“Quando tutto questo sarà finito…“: un incipit piuttosto utilizzato di questi tempi che prelude ad una serie di propositi e speranze in un post lockdown a quanto pare di là da venire.
“Quando tutto questo sarà finito tornerò a spendere 15 Euro per mangiare un’insalata con un uovo sodo al bar sotto l’ufficio.”
“Quando tutto questo sarà finito riprenderò la macchina per fare 50 km per andare a lavorare e spenderò due ore al giorno in coda in tangenziale.“
“Quando tutto questo sarà finito potrò di nuovo stampare a colori e solo fronte documenti di 250 pagine.“
“Quando tutto questo sarà finito tornerò ad avere la mia scrivania con il mio cactus ultracentenario e gli orpelli inutili accumulati negli anni.”
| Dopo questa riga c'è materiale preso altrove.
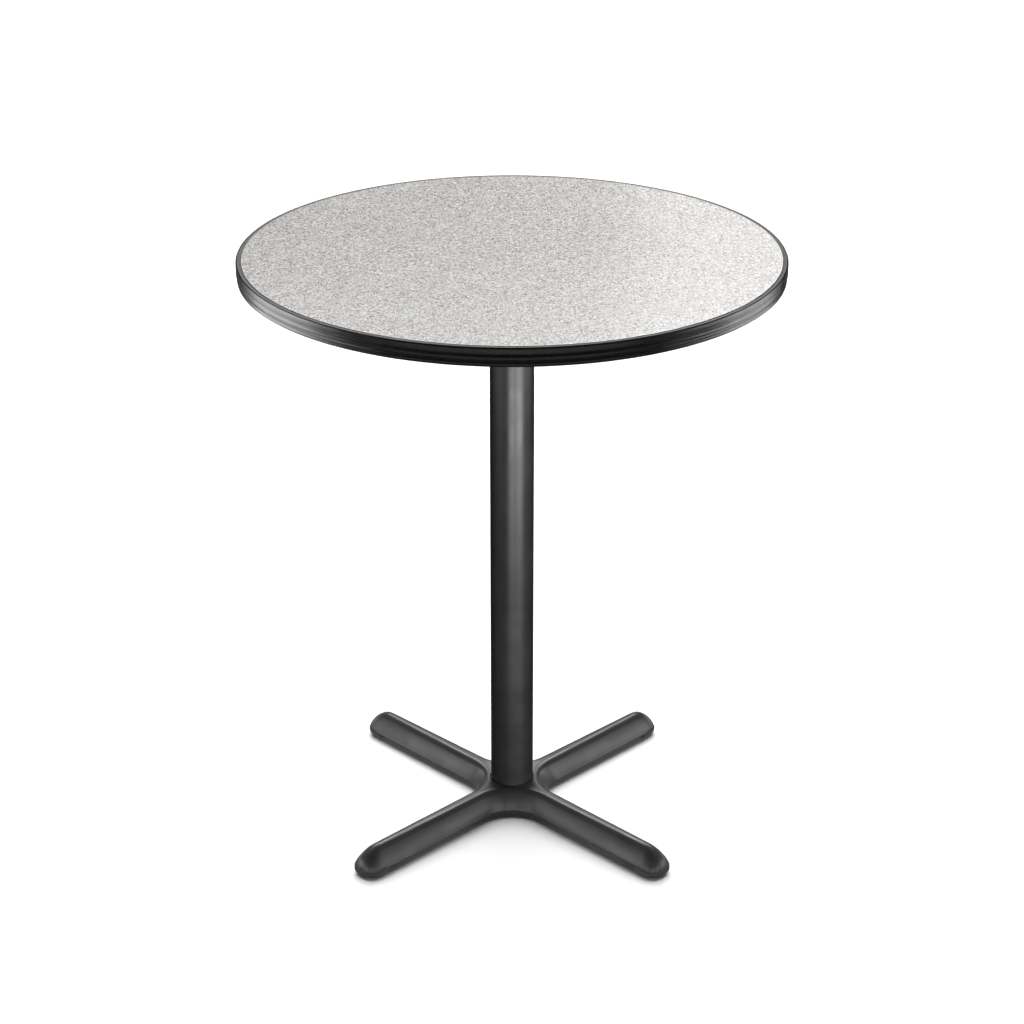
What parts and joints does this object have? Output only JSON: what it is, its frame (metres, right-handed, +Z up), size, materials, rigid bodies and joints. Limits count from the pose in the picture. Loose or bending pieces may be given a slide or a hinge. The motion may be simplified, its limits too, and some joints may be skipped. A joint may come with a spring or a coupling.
{
  "type": "cafe table",
  "caption": "Bar-height round cafe table: speckled laminate top with ribbed black edge molding, steel column and cast cross base on screwed levelling glides.",
  "frame": {"origin": "on the floor, under the middle of the column, with all glides screwed fully in", "axes": "+Z up along the column; the arms of the base lie on the diagonals between X and Y; -Y is the side that faces the camera in the picture"},
  "size_m": [0.9144, 0.9144, 1.05],
  "materials": {
    "laminate": "satin decorative laminate with a fine grey speckle",
    "board": "raw particle board",
    "backer": "matt brown balancing sheet",
    "vinyl": "black vinyl, satin, ribbed",
    "spider_coat": "black powder coat on a rough casting",
    "screw_steel": "zinc plated",
    "column_coat": "black textured powder coat",
    "rod_steel": "zinc plated thread",
    "nut_steel": "zinc plated",
    "base_coat": "smooth satin black powder coat on a casting",
    "nylon": "black nylon",
    "stem_steel": "zinc plated thread"
  },
  "bodies": {
    "table": {"laminate_sheet": "laminate", "core_board": "board", "backer_sheet": "backer", "edge_molding": "vinyl", "top_spider": "spider_coat", "spider_screw_back_right_inner": "screw_steel", "spider_screw_back_right_outer": "screw_steel", "spider_screw_back_left_inner": "screw_steel", "spider_screw_back_left_outer": "screw_steel", "spider_screw_front_left_inner": "screw_steel", "spider_screw_front_left_outer": "screw_steel", "spider_screw_front_right_inner": "screw_steel", "spider_screw_front_right_outer": "screw_steel", "column_tube": "column_coat", "tie_rod": "rod_steel", "rod_washer_top": "nut_steel", "rod_nut_top": "nut_steel", "rod_washer_bottom": "nut_steel", "rod_nut_bottom": "nut_steel", "x_base": "base_coat"},
    "pad_back_right": {"glide_pad_back_right": "nylon"},
    "stem_back_right": {"glide_stem_back_right": "stem_steel"},
    "pad_back_left": {"glide_pad_back_left": "nylon"},
    "stem_back_left": {"glide_stem_back_left": "stem_steel"},
    "pad_front_left": {"glide_pad_front_left": "nylon"},
    "stem_front_left": {"glide_stem_front_left": "stem_steel"},
    "pad_front_right": {"glide_pad_front_right": "nylon"},
    "stem_front_right": {"glide_stem_front_right": "stem_steel"}
  },
  "joints": [
    {"name": "glide_drop_back_right", "type": "slide", "parent": "table", "child": "pad_back_right", "axis": [0, 0, -1], "range_m": [0, 0.0113]},
    {"name": "glide_screw_back_right", "type": "hinge", "parent": "pad_back_right", "child": "stem_back_right", "pos_m": [0.24749, 0.24749, 0.02], "axis": [0, 0, -1], "range_deg": [0, 2880]},
    {"name": "glide_drop_back_left", "type": "slide", "parent": "table", "child": "pad_back_left", "axis": [0, 0, -1], "range_m": [0, 0.0113]},
    {"name": "glide_screw_back_left", "type": "hinge", "parent": "pad_back_left", "child": "stem_back_left", "pos_m": [-0.24749, 0.24749, 0.02], "axis": [0, 0, -1], "range_deg": [0, 2880]},
    {"name": "glide_drop_front_left", "type": "slide", "parent": "table", "child": "pad_front_left", "axis": [0, 0, -1], "range_m": [0, 0.0113]},
    {"name": "glide_screw_front_left", "type": "hinge", "parent": "pad_front_left", "child": "stem_front_left", "pos_m": [-0.24749, -0.24749, 0.02], "axis": [0, 0, -1], "range_deg": [0, 2880]},
    {"name": "glide_drop_front_right", "type": "slide", "parent": "table", "child": "pad_front_right", "axis": [0, 0, -1], "range_m": [0, 0.0113]},
    {"name": "glide_screw_front_right", "type": "hinge", "parent": "pad_front_right", "child": "stem_front_right", "pos_m": [0.24749, -0.24749, 0.02], "axis": [0, 0, -1], "range_deg": [0, 2880]}
  ],
  "couplings": [
    {"joint": "glide_drop_back_right", "follows": "glide_screw_back_right", "m_per_rad": 0.00022458},
    {"joint": "glide_drop_back_left", "follows": "glide_screw_back_left", "m_per_rad": 0.00022458},
    {"joint": "glide_drop_front_left", "follows": "glide_screw_front_left", "m_per_rad": 0.00022458},
    {"joint": "glide_drop_front_right", "follows": "glide_screw_front_right", "m_per_rad": 0.00022458}
  ]
}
“Quando tutto questo sarà finito tornerò a fare le stesse cose che facevo prima, come le facevo prima.“
Tutte queste frasi, che apparentemente reclamano un semplice ritorno alla normalità, nascondono al loro interno un’amara constatazione: nonostante la pandemia e la situazione di discontinuità che questa ha generato, continuiamo a non accettare il cambiamento.
È buffo pensare come la razza che ha fatto dell’evoluzione il suo punto di forza in questo momento che richiede un profonda rivisitazione degli assetti organizzativi e sociali decida di puntare i piedi e di non elaborare nuove strategie, nuovi percorsi, nuovi modi di interfacciarsi con la quotidianità.
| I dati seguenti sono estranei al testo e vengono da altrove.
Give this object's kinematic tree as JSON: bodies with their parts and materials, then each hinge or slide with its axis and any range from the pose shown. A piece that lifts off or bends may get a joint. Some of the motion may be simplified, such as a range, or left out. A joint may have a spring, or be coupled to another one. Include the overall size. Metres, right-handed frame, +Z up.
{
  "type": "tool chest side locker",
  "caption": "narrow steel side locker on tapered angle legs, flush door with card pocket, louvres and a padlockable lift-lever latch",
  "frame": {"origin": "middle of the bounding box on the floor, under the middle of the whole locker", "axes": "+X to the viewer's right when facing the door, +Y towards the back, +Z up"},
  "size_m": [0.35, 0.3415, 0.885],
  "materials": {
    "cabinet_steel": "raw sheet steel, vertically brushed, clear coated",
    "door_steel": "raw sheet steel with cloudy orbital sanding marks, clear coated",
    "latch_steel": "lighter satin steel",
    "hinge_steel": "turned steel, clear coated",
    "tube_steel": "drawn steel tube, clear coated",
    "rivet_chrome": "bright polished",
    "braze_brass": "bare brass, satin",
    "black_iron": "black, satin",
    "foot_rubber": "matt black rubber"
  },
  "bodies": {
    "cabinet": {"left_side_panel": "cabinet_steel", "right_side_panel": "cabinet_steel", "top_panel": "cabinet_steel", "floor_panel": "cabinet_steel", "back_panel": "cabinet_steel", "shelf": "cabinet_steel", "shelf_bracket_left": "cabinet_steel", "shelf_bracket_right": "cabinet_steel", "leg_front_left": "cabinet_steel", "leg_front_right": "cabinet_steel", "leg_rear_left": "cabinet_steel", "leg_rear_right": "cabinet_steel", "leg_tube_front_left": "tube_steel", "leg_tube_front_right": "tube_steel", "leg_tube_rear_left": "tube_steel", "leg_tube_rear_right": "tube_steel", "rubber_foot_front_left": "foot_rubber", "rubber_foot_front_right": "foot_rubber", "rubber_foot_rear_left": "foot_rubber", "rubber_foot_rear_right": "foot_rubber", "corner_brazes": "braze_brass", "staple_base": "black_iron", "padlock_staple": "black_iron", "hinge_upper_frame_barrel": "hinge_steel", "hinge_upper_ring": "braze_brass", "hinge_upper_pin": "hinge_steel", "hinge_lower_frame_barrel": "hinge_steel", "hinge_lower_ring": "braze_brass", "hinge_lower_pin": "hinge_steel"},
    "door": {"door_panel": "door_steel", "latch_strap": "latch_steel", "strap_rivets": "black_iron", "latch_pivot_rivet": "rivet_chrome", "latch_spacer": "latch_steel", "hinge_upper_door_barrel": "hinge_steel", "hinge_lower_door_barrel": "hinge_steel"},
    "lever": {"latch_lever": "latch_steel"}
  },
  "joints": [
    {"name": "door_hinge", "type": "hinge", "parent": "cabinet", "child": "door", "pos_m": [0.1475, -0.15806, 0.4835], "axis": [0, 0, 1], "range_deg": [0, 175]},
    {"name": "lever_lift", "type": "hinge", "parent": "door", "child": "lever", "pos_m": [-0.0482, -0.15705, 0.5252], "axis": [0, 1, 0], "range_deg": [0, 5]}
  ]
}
Smettiamola di raccontarci delle storie: il Covid-19 non è alla base di tutto questo. Tante delle cose che stiamo sperimentando oggi per la prima volta, dallo smart working alle video conferenze,dalla spesa online a forme evolute di ingegneria sociale dovevano essere già parte integrante del nostro quotidiano. Semplicemente le abbiamo continuamente rimandate perché eravamo troppo impegnati a far andare avanti il nostro caro vecchio carretto con le ruote quadrate. “Non possiamo, non abbiamo tempo per cambiare!” dicevamo con tono indaffarato a chi ci suggeriva di fermarci un attimo per cambiare la ruota quadrata con una rotonda.
Poi d’improvviso ci siamo trovati ad avere tutto il tempo di cui avevamo bisogno. E quale è stata la nostra risposta? Semplice: rivolevamo il carretto con le ruote quadrate! Perché ci eravamo affezionati . Perché ci trasmetteva sicurezza. Perché, in fondo, non sapevamo gestire altri tipi di carretto e per farlo saremmo stati costretti ad imparare cose nuove, a padroneggiare degli argomenti che in quel momento non padroneggiavamo. Perché tutto questo richiedeva sforzo e fatica. Quello sforzo e quella fatica che per anni abbiamo rimandato nella speranza di non doverli mai sostenere.
Il mondo che troveremo la fuori, quando tutto questo sarà finito, sarà un mondo molto diverso da quello che abbiamo lasciato qualche mese fa. In parte, in gran parte, lo era già prima che lo lasciassimo, solo che non ce ne eravamo accorti.
Abbiamo ancora tempo per pensare, per ripensare, per ripensarci e per cambiare. Tempo fecondo che potremmo spendere proficuamente sforzandoci di immaginare una versione 2.0 di noi stessi (magari molto diversa da quella attuale) un futuro pieno di sfide nuove e di nuove opportunità, di sogni nel cassetto che erano rimasti li fino ad oggi perché sarebbe stato irragionevole abbandonare la nostra routine e le nostre sicurezze.
Ora che queste sicurezze potrebbero non esserci più sarebbe irragionevole il contrario. E in tutto questo, sperare in un ritorno al passato non ci sarà di grande aiuto.